Why This Happens in Real Systems

Testcontainers relies on specific auto-discovery strategies to locate the Docker daemon. In Windows environments, this complexity increases.

  • Manual Overrides: Developers often set environment variables like DOCKER_HOST to force connectivity, assuming that if one method fails, forcing another will work. This often masks the real issue.
  • Docker Desktop Instability: Docker Desktop’s internal state can sometimes desync, causing the Named Pipe to become unresponsive or “stale,” even if the UI says it’s running.
  • The “Fix-It-Yourself” Trap: When faced with connection errors, senior engineers typically check the daemon status via a direct CLI command (docker ps) before changing environment variables. Modifying global environment variables to fix a local test issue is a systemic anti-pattern that leads to “works on my machine” issues.

Real-World Impact

  • CI/CD Blockage: This issue halts all local development and CI pipelines. If the CI runner is Windows-based, the build is completely broken.
  • Cognitive Overhead: The error message Could not find a valid Docker environment is generic. It forces the engineer to debug the infrastructure (Docker) rather than the code.
  • Wasted Time: The user spent time enabling TCP ports and setting variables that are strictly unnecessary for modern Docker Desktop on Windows.

Example or Code

Testcontainers discovers the Docker environment using a set of strategies. The logic roughly resembles the following selection process. The failure occurs when all strategies return false on isAvailable().

// Conceptual representation of Testcontainers discovery logic
public class DockerClientFactory {

    public DockerClient client() {
        // List of strategies to try in order
        List strategies = Arrays.asList(
            new NpipeSocketClientProviderStrategy(), // Default for Windows
            new EnvironmentAndSystemPropertyClientProviderStrategy(), // Checks DOCKER_HOST
            new UnixSocketClientProviderStrategy() // Default for Linux/Mac
        );

        for (Strategy strategy : strategies) {
            if (strategy.isAvailable()) {
                return strategy.dockerClient();
            }
        }

        throw new IllegalStateException("Could not find a valid Docker environment");
    }
}

How Senior Engineers Fix It

The solution relies on removing custom overrides and allowing Testcontainers to use the native Windows Named Pipe transport.

  1. Remove Overrides: Delete the DOCKER_HOST environment variable (User and System) and any docker.host settings in ~/.testcontainers.properties.
  2. Verify Native Connectivity: Open a terminal and run docker ps.

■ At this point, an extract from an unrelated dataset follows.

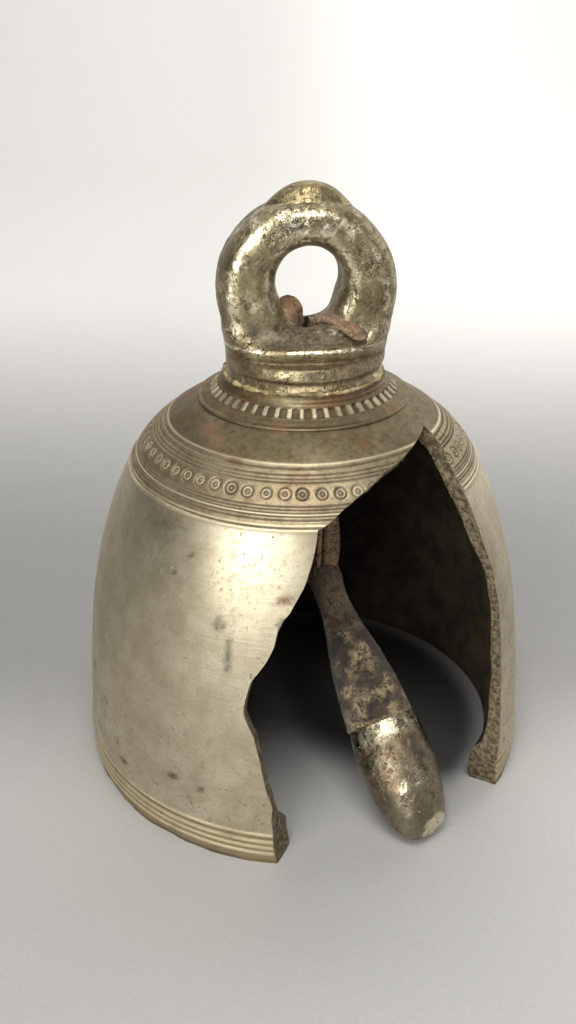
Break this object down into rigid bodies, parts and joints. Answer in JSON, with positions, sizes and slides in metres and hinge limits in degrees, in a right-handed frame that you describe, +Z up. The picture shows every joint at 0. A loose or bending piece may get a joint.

If this works, the daemon is healthy.
  3. Check Docker Settings: Ensure “Expose daemon on tcp://localhost:2375 without TLS” is unchecked. This reduces security risks and eliminates port conflicts.
  4. Restart Docker: Fully quit Docker Desktop (via the tray icon) and restart it. This resets the Named Pipe socket.
  5. Verify Permissions: Ensure the user account running IntelliJ/Tests is in the docker-users group (standard in Windows Docker Desktop installs).

Key Takeaway: Trust the auto-detection. NpipeSocketClientProviderStrategy is highly optimized for Windows. Only if that fails (e.g., in a legacy environment) should DOCKER_HOST be manipulated.

Why Juniors Miss It

  • “If TCP works, it’s better”: There is a misconception that TCP is more reliable than Named Pipes. In reality, Named Pipes are faster and safer for local Windows communication.
  • Copy-Pasting Fixes: Juniors often find a StackOverflow answer suggesting tcp://localhost:2375 and apply it without verifying if their specific Docker Desktop version requires it.
  • Not verifying the Daemon: They assume the Docker Desktop UI is the source of truth. If the UI says “Running,” they don’t verify if the background process is actually accepting connections on the expected socket.
  • Ignoring the Port: They ran netstat and saw port 2375 was listening, failing to realize that something else might be listening on that port, or that Docker wasn’t actually bound to it despite the UI setting.